I sat in that office hearing the news. I’m sorry. Your job has been eliminated. You don’t have the skill set that we’re looking for. You’ve done nothing wrong. But we no longer want or need you.

Crushing. Heartbreaking. Humiliating. I packed up my belongings and walked out the front door. Never to return. At my age I wondered. Would I ever work again?


If God is for us, who can ever be against us. Romans 8:31


I’ve learned a lot about myself since that day. I’ve learned a lot more about God. I’ve learned that he never leaves me. I’ve learned that he loves me so much. whether I’m employed or not. I’ve learned that he will take care of me. He’ll provide for all of my needs. I already knew all those things about God. But he proved himself time and again.
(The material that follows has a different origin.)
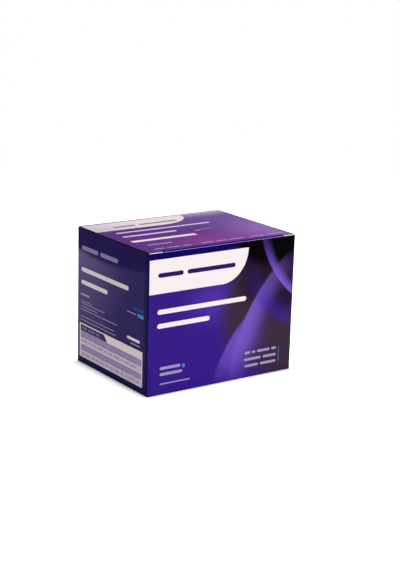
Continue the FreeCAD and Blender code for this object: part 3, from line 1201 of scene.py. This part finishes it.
@dataclass
class NeedleStrips:
    """The twenty sealed strips: peel paper on top and clear film with blisters below."""

    columns: tuple[str, ...] = ("left", "right")
    layers: int = 10
    paper_depth: float = 0.15

    def dress(self) -> int:
        """Gives each strip its paper and its film.

        Returns:
            How many strips there are.
        """
        finishes = {Side.PAPER: PeelPaper().build(), Side.FILM: BLISTER_FILM.build()}
        places = list(itertools.product(self.columns, range(1, self.layers + 1)))
        for column, layer in places:
            node = f"needle_strip_{column}_{layer:02d}"
            top = max(vertex.co.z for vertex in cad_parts[node].data.vertices) / MM
            rule = functools.partial(strip_side, top - self.paper_depth)
            Solid(node, rule).dress(finishes)
        return len(places)


@dataclass
class Softbox:
    """A square lamp with a soft front, which points at the middle of the carton, in metres."""

    name: str
    place: Triple
    side: float
    watts: float
    target: Triple = (0.0, 0.0, 0.045)

    def build(self) -> None:
        """Builds the lamp."""
        lamp = bpy.data.lights.new(self.name, "AREA")
        lamp.shape = "SQUARE"
        lamp.size = self.side
        lamp.energy = self.watts
        holder = bpy.data.objects.new(self.name, lamp)
        holder.location = self.place
        aim = Vector(self.target) - Vector(self.place)
        holder.rotation_euler = aim.to_track_quat("-Z", "Y").to_euler()
        bpy.context.scene.collection.objects.link(holder)


@dataclass
class Studio:
    """A plain pale floor under even light, with a white background. Its sizes are in metres."""

    floor_side: float = 14.0
    sink: float = 0.00004
    paper: str = "#F2F2F2"
    paper_lift: float = 2.2
    white: str = "#FFFFFF"
    ambient: float = 0.22
    shadow_reach: Point = (0.22, 0.75)
    softboxes: tuple[Softbox, ...] = (
        Softbox("front_softbox", (0.20, -1.24, 0.40), 0.8, 9.0),
        Softbox("top_softbox", (0.05, 0.02, 1.30), 0.2, 8.6),
        Softbox("side_softbox", (-1.30, 0.25, 0.22), 0.4, 3.4),
    )

    def seen_directly(self, tree: Tree) -> Socket:
        """Tells whether a ray looks at the background itself, straight or in a mirror.

        Args:
            tree: The material's or the world's node tree.

        Returns:
            1 for camera, glossy and transmission rays, otherwise 0.
        """
        path = add(tree, "LightPath").node.outputs
        seen = path["Is Camera Ray"]
        for kind in ("Is Glossy Ray", "Is Transmission Ray"):
            seen = add(tree, "Math", (seen, path[kind]), operation="MAXIMUM")
        return seen

    def build_world(self) -> None:
        """Makes the world a white background that lights the object at a plain level."""
        world = bpy.data.worlds.new("white_studio")
        world.use_nodes = True
        tree = world.node_tree
        tree.nodes.clear()
        span = {"Value": self.seen_directly(tree), "To Min": self.ambient, "To Max": 1.0}
        level = add(tree, "MapRange", span)
        backdrop = add(tree, "Background", {"Color": linear(self.white), "Strength": level})
        add(tree, "OutputWorld", {"Surface": backdrop})
        bpy.context.scene.world = world

    def floor_material(self) -> Material:
        """Builds matt white paper that keeps a soft shadow and fades into the background."""
        material, tree = new_material("white_paper_sweep")
        lifted = (self.paper_lift, self.paper_lift, self.paper_lift, 1.0)
        paper = add(tree, "BsdfDiffuse", {"Color": linear(self.paper)})
        near = add(tree, "BsdfDiffuse", {"Color": lifted})
        far = add(tree, "Emission", {"Color": linear(self.white), "Strength": 1.0})
        place = add(tree, "TexCoord", output="Object")
        away = add(tree, "VectorMath", [place], "Value", operation="LENGTH")
        start, end = self.shadow_reach
        span = {"Value": away, "From Min": start, "From Max": end}
        faded = add(tree, "MapRange", span, interpolation_type="SMOOTHSTEP")
        shown = add(tree, "MixShader", (faded, near, far))
        surface = add(tree, "MixShader", (self.seen_directly(tree), paper, shown))
        add(tree, "OutputMaterial", {"Surface": surface})
        return material

    def build_floor(self) -> None:
        """Lays the sheet of paper that the carton stands on."""
        half = self.floor_side / 2
        mesh = bpy.data.meshes.new("paper_floor")
        sides = ((-half, -half), (half, -half), (half, half), (-half, half))
        mesh.from_pydata([(x, y, -self.sink) for x, y in sides], [], [(0, 1, 2, 3)])
        mesh.materials.append(self.floor_material())
        floor = bpy.data.objects.new("paper_floor", mesh)
        bpy.context.scene.collection.objects.link(floor)

    def build(self) -> None:
        """Builds the world, the floor and the lamps."""
        self.build_world()
        self.build_floor()
        for softbox in self.softboxes:
            softbox.build()


@dataclass
class PhotoCamera:
    """The camera at the photograph's viewing angle."""

    azimuth: float = 35.36
    elevation: float = 14.95
    roll: float = 1.60
    distance: float = 832.1
    target: Triple = (-18.16, -42.0, 66.02)
    sensor: float = 36.0
    lens: float = 86.28
    clip: Point = (50.0, 60000.0)

    def build(self) -> None:
        """Builds the camera and makes it the scene's own."""
        turn, dip, lean = (math.radians(v) for v in (self.azimuth, self.elevation, self.roll))
        level = math.cos(dip)
        ahead = Vector((level * math.sin(turn), level * math.cos(turn), -math.sin(dip)))
        right = ahead.cross(Vector((0, 0, 1))).normalized()
        up = right.cross(ahead)
        leaned_right = right * math.cos(lean) + up * math.sin(lean)
        leaned_up = up * math.cos(lean) - right * math.sin(lean)
        lens = bpy.data.cameras.new("photo_camera")
        lens.sensor_fit = "AUTO"
        lens.sensor_width = self.sensor
        lens.lens = self.lens
        lens.clip_start, lens.clip_end = (length * MM for length in self.clip)
        camera = bpy.data.objects.new("photo_camera", lens)
        turned = Matrix((leaned_right, leaned_up, -ahead)).transposed().to_4x4()
        place = (Vector(self.target) - ahead * self.distance) * MM
        camera.matrix_world = Matrix.Translation(place) @ turned
        bpy.context.scene.collection.objects.link(camera)
        bpy.context.scene.camera = camera


def main() -> None:
    """Builds the studio, dresses the solids and lays on the print, and reports each piece."""
    logging.basicConfig(level=logging.INFO, format="%(name)s: %(message)s")
    bpy.context.scene.view_settings.view_transform = "Standard"
    PhotoCamera().build()
    Studio().build()
    log.info("camera, floor and lamps are in place")
    finishes = BoardFinishes()
    for node, rule, own in (
        ("carton_body", carton_side, finishes.carton),
        ("lid", lid_side, finishes.lid),
    ):
        log.info("%s shows %d kinds of surface", node, Solid(node, rule).dress(own))
    log.info("%d needle strips have paper and film", NeedleStrips().dress())
    for layer in (
        FrontPrint("front_print", Panel.FRONT),
        LidPrint("lid_print", Panel.LID, "lid"),
        SidePrint("left_print", Panel.LEFT),
        SidePrint("right_print", Panel.RIGHT),
        TitledPrint("back_print", Panel.BACK),
    ):
        piece = layer.build()
        log.info("%s has %d faces", piece.name, len(piece.data.polygons))


if __name__ == "__main__":
    main()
The thing is. I did get another job. Five months later. And this job has kept me close to God. This is not the job I would have chosen for myself. But it’s the job God has chosen for me. So I go every day. I do the job. Oh. I pray a lot. I need God to help me do this job he’s chosen for me. And he is. He always shows up to work on time. He strengthens me. He equips me to do the work. He calms my fears.
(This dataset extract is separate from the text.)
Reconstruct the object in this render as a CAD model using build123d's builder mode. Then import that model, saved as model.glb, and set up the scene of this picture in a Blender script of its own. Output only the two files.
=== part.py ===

New ones have come after me. They ask the same haunting questions I once asked. Can I do this? Will I be able to learn all the complicated steps? I assure them that yes. Yes they will.

I’ve struggled with this job. I’ve wanted to run the other way and never look back. But I hold on. For one reason only. God has placed me here and God will release me in his time.

Through this past year, I’ve learned to trust God in all things. He has said he would empower me. And he has. He has said I am equipped for the job. And I’ve found that I am. He has shown his love to me in so many ways I cannot comprehend. He has proven so faithful. His promises are true.

I’ve learned that God is for me. Not against me. I’ve learned that he fights for me. He is my stronghold. He never lets go of me. He is the Almighty God in my little corner of the universe.